Beberapa perubahan di UU ITE yang baru yaitu sebagai berikut:
- Untuk menghindari multitafsir terhadap ketentuan larangan mendistribusikan, mentransmisikan dan/atau membuat dapat diaksesnya Informasi Elektronik bermuatan penghinaan dan/atau pencemaran nama baik pada ketentuan Pasal 27 ayat (3), dilakukan 3 (tiga) perubahan sebagai berikut:
- Menambahkan penjelasan atas istilah “mendistribusikan, mentransmisikan dan/atau membuat dapat diaksesnya Informasi Elektronik“. Artinya, tak hanya pembuat konten yang bisa dijerat pasal ini, tetapi juga orang yang mendistribusikan (share) dan membuat sebuah informasi dapat diakses.
- Menegaskan bahwa ketentuan tersebut adalah delik aduan bukan delik umum.
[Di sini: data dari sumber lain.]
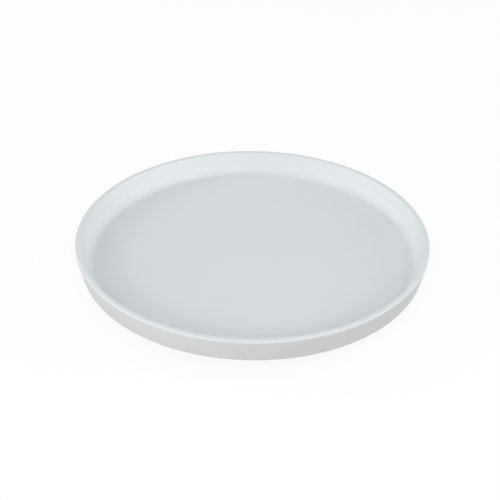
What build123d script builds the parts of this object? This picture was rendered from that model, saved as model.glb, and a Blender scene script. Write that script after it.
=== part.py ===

Karena itu, orang tak bisa langsung ditahan saat dianggap mencemarkan nama baik seseorang, tetapi harus diadukan terlebih dahulu
- Menegaskan bahwa unsur pidana pada ketentuan tersebut mengacu pada ketentuan pencemaran nama baik dan fitnah yang diatur dalam KUHP.
- Menurunkan ancaman pidana pada 2 (dua) ketentuan sebagai berikut:
- Ancaman pidana penghinaan dan/atau pencemaran nama baik diturunkan dari pidana penjara paling lama 6 (enam) tahun menjadi paling lama 4 (tahun) dan/atau denda dari paling banyak Rp 1 miliar menjadi paling banyak Rp 750 juta.
- Ancaman pidana pengiriman informasi elektronik berisi ancaman kekerasan atau menakut-nakuti dari pidana penjara paling lama 12 (dua belas) tahun menjadi paling lama 4 (empat) tahun dan/atau denda dari paling banyak Rp 2 miliar menjadi paling banyak Rp 750 juta.
- Melaksanakan putusan Mahkamah Konstitusi terhadap 2 (dua) ketentuan sebagai berikut:
- Mengubah ketentuan Pasal 31 ayat (4) yang semula mengamanatkan pengaturan tata cara intersepsi atau penyadapan dalam Peraturan Pemerintah menjadi dalam Undang-Undang.
- Menambahkan penjelasan pada ketentuan Pasal 5 ayat (1) dan ayat (2) mengenai keberadaan Informasi Elektronik dan/atau Dokumen Elektronik sebagai alat bukti hukum yang sah.
- Melakukan sinkronisasi ketentuan hukum acara pada Pasal 43 ayat (5) dan ayat (6) dengan ketentuan hukum acara pada KUHAP, sebagai berikut:
- Penggeledahan dan/atau penyitaan yang semula harus mendapatkan izin Ketua Pengadilan Negeri setempat, disesuaikan kembali dengan ketentuan KUHAP.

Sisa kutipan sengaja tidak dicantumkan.